Several clubs have reached out to inquire about his signability, which he called “encouraging,” but which club drafts him and in what round is the great unknown. And actually it might not even be a team that has made contact. (Just as an aside, how neat would it be if he were drafted by the St. Louis Cardinals; a Woodstown guy being taken by a Woodstown guy. Zach Mortimer is a former Woodstown player who earlier this spring became the Cardinals director of amateur scouting in charge of their drafts.)
If he is drafted, he’ll be the eighth player from Salem County taken in the MLB draft and first since Pennsville’s Max Dineen in 2018 (35th round, Reds).
Of course, if he doesn’t get caught in the draft, there’s always the possibility of signing as a free agent, a process that usually follows pretty quickly after the draft. It’s likely there is more baseball in Swain’s future, but if not, he’s prepared for the next step satisfied with all that he’s done.
“I’m at the point now in my life, just like a lot of guys in my position, I’ve been playing baseball since I was 4-5 years old,” he said, “If I get drafted or sign I’m going to give that everything I’ve got, but at the end of the day, I feel like I’ve done everything in my power as a college player to get the opportunity. I’m not saying that I deserve an opportunity because nobody deserves anything, but … I feel like I’ve given it all I’ve got and if it weren’t to happen I’m happy with laying my baseball career to rest.
“It’s not a love thing – like I still love baseball – but I think my focuses will change. I want to start making money and start my life elsewhere.”
The first four rounds of the draft are Saturday starting at 1 p.m. with Rounds 5 through 20 Sunday starting at 11:30 a.m.. It can be followed through various draft trackers on the internet, NBC, Peacock and MLB Network. Swain won’t be fixated on his phone like he was last year, but he won’t be far from one, either. Ben Davis, the Phillies’ TV analyst who played at Malvern Prep, was on a tractor mowing the lawn when he got the call from San Diego making him the second overall pick in the 1995 Draft.

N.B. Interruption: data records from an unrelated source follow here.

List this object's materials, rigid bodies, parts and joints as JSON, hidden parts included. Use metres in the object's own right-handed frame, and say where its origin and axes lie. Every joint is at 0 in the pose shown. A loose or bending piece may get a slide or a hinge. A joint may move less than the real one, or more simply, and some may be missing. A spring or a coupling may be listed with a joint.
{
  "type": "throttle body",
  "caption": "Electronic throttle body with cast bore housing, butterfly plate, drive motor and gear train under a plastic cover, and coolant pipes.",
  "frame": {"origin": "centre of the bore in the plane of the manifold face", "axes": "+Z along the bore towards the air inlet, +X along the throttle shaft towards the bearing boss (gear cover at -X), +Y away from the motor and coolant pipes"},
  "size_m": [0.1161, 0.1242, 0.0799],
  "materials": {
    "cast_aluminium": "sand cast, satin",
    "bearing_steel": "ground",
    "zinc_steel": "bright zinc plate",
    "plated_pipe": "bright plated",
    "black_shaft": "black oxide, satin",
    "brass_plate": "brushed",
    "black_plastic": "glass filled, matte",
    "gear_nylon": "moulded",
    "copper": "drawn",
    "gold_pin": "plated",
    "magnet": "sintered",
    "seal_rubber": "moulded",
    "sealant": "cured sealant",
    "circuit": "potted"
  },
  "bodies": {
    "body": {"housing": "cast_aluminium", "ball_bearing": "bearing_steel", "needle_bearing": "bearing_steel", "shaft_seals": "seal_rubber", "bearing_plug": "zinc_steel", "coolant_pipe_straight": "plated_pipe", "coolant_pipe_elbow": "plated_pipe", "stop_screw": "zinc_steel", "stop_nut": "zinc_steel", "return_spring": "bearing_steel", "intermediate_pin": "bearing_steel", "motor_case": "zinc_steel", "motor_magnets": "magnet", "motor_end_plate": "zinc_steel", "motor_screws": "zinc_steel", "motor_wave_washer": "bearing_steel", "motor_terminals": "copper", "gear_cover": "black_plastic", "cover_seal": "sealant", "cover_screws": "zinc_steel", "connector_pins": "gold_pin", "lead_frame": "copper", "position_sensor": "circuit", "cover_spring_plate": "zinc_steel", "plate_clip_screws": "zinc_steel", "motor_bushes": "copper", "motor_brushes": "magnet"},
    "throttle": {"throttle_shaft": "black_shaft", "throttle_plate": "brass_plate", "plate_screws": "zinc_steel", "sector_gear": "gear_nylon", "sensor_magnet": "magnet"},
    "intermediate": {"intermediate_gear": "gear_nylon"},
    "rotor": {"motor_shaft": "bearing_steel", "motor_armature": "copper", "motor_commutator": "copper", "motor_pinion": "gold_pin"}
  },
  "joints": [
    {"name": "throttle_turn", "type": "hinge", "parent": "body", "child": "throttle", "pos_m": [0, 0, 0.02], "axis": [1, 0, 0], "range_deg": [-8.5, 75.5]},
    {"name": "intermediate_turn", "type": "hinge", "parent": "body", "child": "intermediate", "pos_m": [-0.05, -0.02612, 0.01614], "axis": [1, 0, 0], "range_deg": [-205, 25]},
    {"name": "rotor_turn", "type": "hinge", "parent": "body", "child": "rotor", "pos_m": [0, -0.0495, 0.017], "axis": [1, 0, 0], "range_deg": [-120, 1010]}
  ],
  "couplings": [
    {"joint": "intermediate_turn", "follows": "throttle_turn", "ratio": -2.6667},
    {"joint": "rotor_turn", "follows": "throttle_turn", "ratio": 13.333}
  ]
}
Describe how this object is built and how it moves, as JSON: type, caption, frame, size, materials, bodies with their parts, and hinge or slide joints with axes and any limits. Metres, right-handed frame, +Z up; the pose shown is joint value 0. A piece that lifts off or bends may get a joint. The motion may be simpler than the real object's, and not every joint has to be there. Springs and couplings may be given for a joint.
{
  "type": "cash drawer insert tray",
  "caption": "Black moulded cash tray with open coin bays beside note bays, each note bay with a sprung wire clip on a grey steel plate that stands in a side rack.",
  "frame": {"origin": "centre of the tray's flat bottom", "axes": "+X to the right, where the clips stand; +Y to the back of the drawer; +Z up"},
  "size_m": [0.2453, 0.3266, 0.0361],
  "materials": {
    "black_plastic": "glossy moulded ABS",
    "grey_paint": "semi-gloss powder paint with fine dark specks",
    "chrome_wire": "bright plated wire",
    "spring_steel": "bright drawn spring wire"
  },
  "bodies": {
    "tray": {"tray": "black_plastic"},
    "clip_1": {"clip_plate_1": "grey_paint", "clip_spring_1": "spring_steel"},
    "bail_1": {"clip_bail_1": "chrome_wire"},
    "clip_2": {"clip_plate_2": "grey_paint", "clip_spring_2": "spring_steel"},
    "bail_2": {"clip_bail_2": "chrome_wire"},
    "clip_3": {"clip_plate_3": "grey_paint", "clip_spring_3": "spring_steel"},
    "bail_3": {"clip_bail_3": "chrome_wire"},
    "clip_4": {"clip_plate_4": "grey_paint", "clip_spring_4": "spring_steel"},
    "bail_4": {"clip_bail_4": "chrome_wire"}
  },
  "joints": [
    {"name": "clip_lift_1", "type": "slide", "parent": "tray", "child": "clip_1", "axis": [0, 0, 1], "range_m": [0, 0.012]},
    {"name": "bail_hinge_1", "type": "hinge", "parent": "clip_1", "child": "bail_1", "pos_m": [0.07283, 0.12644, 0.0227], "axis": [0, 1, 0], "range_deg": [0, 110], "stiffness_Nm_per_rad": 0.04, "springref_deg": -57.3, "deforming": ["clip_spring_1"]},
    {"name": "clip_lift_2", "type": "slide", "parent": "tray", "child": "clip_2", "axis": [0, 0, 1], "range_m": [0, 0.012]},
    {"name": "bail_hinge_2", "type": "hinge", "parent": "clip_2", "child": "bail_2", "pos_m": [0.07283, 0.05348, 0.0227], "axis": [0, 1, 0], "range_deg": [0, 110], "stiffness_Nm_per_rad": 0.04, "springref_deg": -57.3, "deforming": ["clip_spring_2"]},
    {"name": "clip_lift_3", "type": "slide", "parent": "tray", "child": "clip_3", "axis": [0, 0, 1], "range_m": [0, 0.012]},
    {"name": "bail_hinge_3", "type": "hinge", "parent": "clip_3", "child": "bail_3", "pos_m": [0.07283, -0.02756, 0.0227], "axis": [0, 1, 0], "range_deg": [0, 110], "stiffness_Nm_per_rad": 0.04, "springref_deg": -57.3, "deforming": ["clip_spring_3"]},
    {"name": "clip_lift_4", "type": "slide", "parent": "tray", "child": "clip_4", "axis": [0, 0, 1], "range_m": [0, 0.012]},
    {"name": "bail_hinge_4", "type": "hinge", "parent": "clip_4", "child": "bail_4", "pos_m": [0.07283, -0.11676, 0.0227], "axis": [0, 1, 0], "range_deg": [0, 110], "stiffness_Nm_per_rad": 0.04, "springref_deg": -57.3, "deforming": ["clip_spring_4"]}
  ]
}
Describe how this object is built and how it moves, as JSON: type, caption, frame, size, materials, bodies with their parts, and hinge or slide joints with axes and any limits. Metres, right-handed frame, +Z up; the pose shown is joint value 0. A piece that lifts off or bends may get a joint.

“I’m definitely not going to be watching it, I’m not going to be glued to it,” he said. “I was last year because there were kind of talks about me potentially getting picked up after West Virginia. And I found being glued to it doesn’t help one way or the other and if anything it just makes everything worse, especially if you don’t get picked up. If you see your name pop up on your phone, it’s awesome.
“I’m going to just try to keep myself busy and, obviously, keep my phone around anticipating the call, but at the same time I just want to find something to kind of just keep my mind straight and if it happens, it happens, and if doesn’t, it doesn’t. I’m going to go about my day as I would. I can’t do what I did last year, because it frustrated me a lot and I don’t want to see that happen again. Either way I’ll be bummed if it doesn’t happen, but with my friends, family around me, that makes it a little bit better.”